Calvart, after this conference with the King of Navarre, and subsequently with the government, entertained a lingering hope that the French King meant to assist the Provinces. "I know well who is the author of these troubles," said the unhappy monarch, who never once mentioned the name of Guise in all those conferences, "but, if God grant me life, I will give him as good as he sends, and make him rue his conduct."

They were not aware after how many strange vacillations Henry was one day to wreak this threatened vengeance. As for Navarre, he remained upon the watch, good humoured as ever, more merry and hopeful as the tempest grew blacker; manifesting the most frank and friendly sentiments towards the Provinces, and writing to Queen Elizabeth in the chivalrous style so dear to the heart of that sovereign, that he desired nothing better than to be her "servant and captain-general against the common enemy."

But, indeed, the French King was not so well informed as he imagined himself to be of the authorship of these troubles. Mucio, upon whose head he thus threatened vengeance, was but the instrument. The concealed hand that was directing all these odious intrigues, and lighting these flames of civil war which were so long to make France a scene of desolation, was that of the industrious letter-writer in the Escorial. That which Henry of Navarre shrewdly suspected, when he talked of the Spanish dollars in the Balafre's pocket, that which was dimly visible to the Bishop of Acqs when he told Henry III. that the "Tagus had emptied itself into the Seine and Loire, and that the gold of Mexico was flowing into the royal cabinet," was much more certain than they supposed.

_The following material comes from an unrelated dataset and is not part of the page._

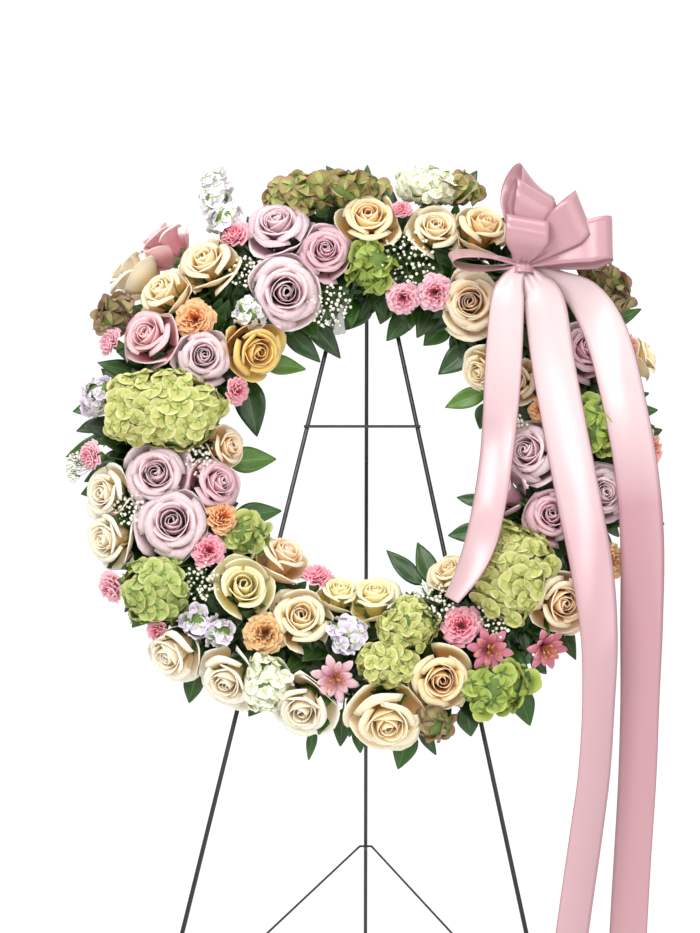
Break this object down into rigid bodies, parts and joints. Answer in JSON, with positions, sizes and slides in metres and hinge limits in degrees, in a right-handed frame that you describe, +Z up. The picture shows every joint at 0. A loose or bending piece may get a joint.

Philip, in truth, was neglecting his own most pressing interests that he might direct all his energies towards entertaining civil war in France. That France should remain internally at peace was contrary to all his plans. He had therefore long kept Guise and his brother, the Cardinal de Lorraine, in his pay, and he had been spending large sums of money to bribe many of the most considerable functionaries in the kingdom.

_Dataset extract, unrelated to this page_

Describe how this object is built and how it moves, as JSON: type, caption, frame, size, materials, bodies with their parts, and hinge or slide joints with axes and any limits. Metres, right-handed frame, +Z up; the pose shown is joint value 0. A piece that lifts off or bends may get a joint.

The most important enterprises in the Netherlands were allowed to languish, that these subterranean operations of the "prudent" monarch of Spain should be pushed forward. The most brilliant and original genius that Philip had the good fortune to have at his disposal, the genius of Alexander Farnese, was cramped and irritated almost to madness, by the fetters imposed upon it, by the sluggish yet obstinate nature of him it was bound to obey. Farnese was at that moment engaged in a most arduous military undertaking, that famous siege of Antwerp, the details of which will be related in future chapters, yet he was never furnished with men or money enough to ensure success to a much more ordinary operation. His complaints, subdued but intense, fell almost unheeded on his master's ear. He had not "ten dollars at his command," his cavalry horses were all dead of hunger or had been eaten by their riders, who were starving to death themselves, his army had dwindled to a "handful," yet he still held on to his purpose, in spite of famine, the desperate efforts of indefatigable enemies, and all the perils and privations of a deadly winter. He, too, was kept for a long time in profound ignorance of Philip's designs.

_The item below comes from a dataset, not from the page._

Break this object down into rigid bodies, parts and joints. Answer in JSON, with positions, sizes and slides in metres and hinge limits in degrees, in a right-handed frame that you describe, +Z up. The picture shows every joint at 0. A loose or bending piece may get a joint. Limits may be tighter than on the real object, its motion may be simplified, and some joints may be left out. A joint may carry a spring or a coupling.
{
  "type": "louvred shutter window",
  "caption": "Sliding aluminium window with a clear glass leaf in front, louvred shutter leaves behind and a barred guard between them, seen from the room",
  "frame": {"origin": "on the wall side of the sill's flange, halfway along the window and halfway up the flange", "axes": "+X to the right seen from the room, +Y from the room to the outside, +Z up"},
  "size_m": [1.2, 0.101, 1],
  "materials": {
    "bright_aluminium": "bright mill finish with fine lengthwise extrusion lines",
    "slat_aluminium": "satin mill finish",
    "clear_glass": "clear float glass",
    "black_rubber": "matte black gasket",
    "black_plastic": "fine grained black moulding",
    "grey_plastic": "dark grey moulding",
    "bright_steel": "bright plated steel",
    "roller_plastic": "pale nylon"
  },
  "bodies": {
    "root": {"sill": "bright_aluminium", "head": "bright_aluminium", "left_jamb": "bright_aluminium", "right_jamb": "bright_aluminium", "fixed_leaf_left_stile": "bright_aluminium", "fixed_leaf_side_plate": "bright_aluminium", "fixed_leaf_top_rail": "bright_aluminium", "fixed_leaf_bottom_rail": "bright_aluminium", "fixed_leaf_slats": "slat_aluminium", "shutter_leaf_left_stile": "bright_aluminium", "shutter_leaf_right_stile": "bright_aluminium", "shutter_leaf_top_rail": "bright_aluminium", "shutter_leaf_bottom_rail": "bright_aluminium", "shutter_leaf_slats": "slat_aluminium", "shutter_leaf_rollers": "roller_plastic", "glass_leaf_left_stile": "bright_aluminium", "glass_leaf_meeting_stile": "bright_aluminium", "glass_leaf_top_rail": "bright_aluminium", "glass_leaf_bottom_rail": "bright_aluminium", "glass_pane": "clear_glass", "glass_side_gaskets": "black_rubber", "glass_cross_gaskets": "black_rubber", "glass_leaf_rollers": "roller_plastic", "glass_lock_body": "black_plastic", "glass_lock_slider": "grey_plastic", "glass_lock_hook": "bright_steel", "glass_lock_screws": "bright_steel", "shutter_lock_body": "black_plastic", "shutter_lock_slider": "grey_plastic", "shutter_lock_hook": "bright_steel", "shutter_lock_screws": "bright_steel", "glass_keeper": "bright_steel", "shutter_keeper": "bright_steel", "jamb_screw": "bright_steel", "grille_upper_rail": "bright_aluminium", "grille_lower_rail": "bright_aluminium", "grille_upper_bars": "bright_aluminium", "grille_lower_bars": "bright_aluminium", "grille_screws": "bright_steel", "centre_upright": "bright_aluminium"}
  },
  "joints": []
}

Meantime, while the Spanish soldiers were starving in Flanders, Philip's dollars were employed by Mucio and his adherents in enlisting troops in Switzerland and Germany, in order to carry on the civil war in France. The French king was held systematically up to ridicule or detestation in every village-pulpit in his own kingdom, while the sister of Mucio, the Duchess of Montpensier, carried the scissors at her girdle, with which she threatened to provide Henry with a third crown, in addition to those of France and Poland, which he had disgraced—the coronal tonsure of a monk. The convent should be, it was intimated, the eventual fate of the modern Childeric, but meantime it was more important than ever to supersede the ultimate pretensions of Henry of Navarre. To prevent that heretic of heretics, who was not to be bought with Spanish gold, from ever reigning, was the first object of Philip and Mucio.

Accordingly, on the last day of the year 1584, a secret treaty had been signed at Joinville between Henry of Guise and his brother the Duc de Mayenne, holding the proxies of their brother the Cardinal and those of their uncles, Aumale and Elbeuf, on the one part, and John Baptist Tassis and Commander Moreo, on the other, as representatives of Philip. This transaction, sufficiently well known now to the most superficial student of history, was a profound mystery then, so far as regarded the action of the Spanish king. It was not a secret, however, that the papistical party did not intend that the Bearnese prince should ever come to the throne, and the matter of the succession was discussed, precisely as if the throne had been vacant.